Thousands of devadasis from different regions of Karnataka demonstrated at Hosapete in Ballari district highlighting the plight of their struggle.
Devadasis in Karnataka Fight Back

Image Coutesy: Times Of India

The Devadasi system, a practice that has been a part of southern Indian life for ages, still continues in parts of Karnataka, Tamil Nadu, Goa, Andhra Pradesh and Telangana. On January 19, thousands of devadasis (servants of God) from different regions of Karnataka demonstrated at Hosapete in Ballari district highlighting the plight of their struggle.

The demonstration and rally were held keeping in line with the 3rd State Conference of Karnataka Rajya Devadasi Mahileyara Vimochana Sangha (KRDMVS) {Karnataka State Devadasi Women’s Liberation} which has been leading the struggle for the rights of devadasis in the state since 2006.

The Karnataka Devadasis (Prohibition of Dedication) Act had come into effect in 1982 abolishing the devadasi system. However, the system is still prevailing in the state, mainly in the northern belt, with the silent blessings of landowning classes as well as the upper and dominant castes. To fulfill their vested interests, they have even spread the fear that “if girls do not become devadasis, God will be angry”.

What is the Devadasi System?

These girls, who are dedicated to God, are considered as married to a particular deity. In simpler words, this means that they cannot marry any mortal. The girls are forced to “dedicate” themselves at a very young age. When these young girls attain puberty, their virginity is sold to the highest bidder as dictated by the devadasi system. The younger ones face the worst form of exploitation, forced to become sex slaves. Mostly women from the dalit and the oppressed community become the victims of this exploitative practice.

“In Madoor, there is a temple dedicated to Durgamma. One day, the temple priest had a dream that there are two girls who have to be dedicated to this goddess. The priest then sent a person to the girls’ family to inform them about the dream and convince the family to dedicate the girls to the goddess. When the parents asked about the girls’ future, the village head and priest said that they would be given houses, land and money,” said Maalamma, the state general secretary of KRDMVS, narrating how girls are being forced to be the slaves of God.

Malamma, who has been in the forefront of the organisation for a long time, added, “When we came to know about the incident, our organisation had visited the region and stopped them from dedicating the girls to God, pushing them to be sex slaves.”  
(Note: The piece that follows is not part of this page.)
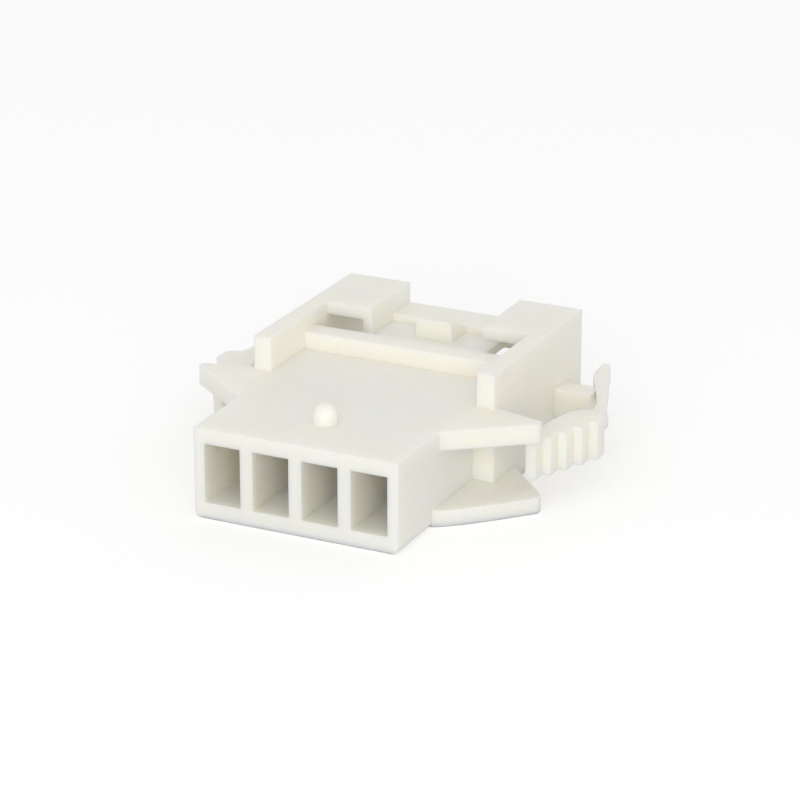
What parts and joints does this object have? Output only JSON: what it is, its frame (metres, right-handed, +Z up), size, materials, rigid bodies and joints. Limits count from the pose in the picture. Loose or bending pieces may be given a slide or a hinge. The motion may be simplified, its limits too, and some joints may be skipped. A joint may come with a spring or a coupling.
{
  "type": "panel lock connector housing",
  "caption": "Moulded nylon connector housing: open terminal cavities at the wire end, a shrouded hood at the mating end, swept stop wings and stepped panel lock arms.",
  "frame": {"origin": "middle of the footprint, on the underside that the housing rests on", "axes": "+X across the circuits and the lock arms, +Y from the wire entry to the mating end, +Z up, towards the latch deck"},
  "size_m": [0.0204, 0.0182, 0.0061],
  "materials": {
    "natural_nylon": "natural, unfilled nylon, milky and slightly warm, with the fine even texture of a moulded face"
  },
  "bodies": {
    "root": {"housing": "natural_nylon"}
  },
  "joints": []
}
The Movement Against Devadasi System

The movement against the devadasi system had been first initiated in the 18th century by Nalvadi Krishna Raja Wadiyar, the then Maharaja of Mysore, by fighting the Gajja puja. Gajja puja- Gajja means anklet- was a part of the devadasi system. According to the custom, if a girl ties Gajja in front a particular deity, then that deity becomes her husband.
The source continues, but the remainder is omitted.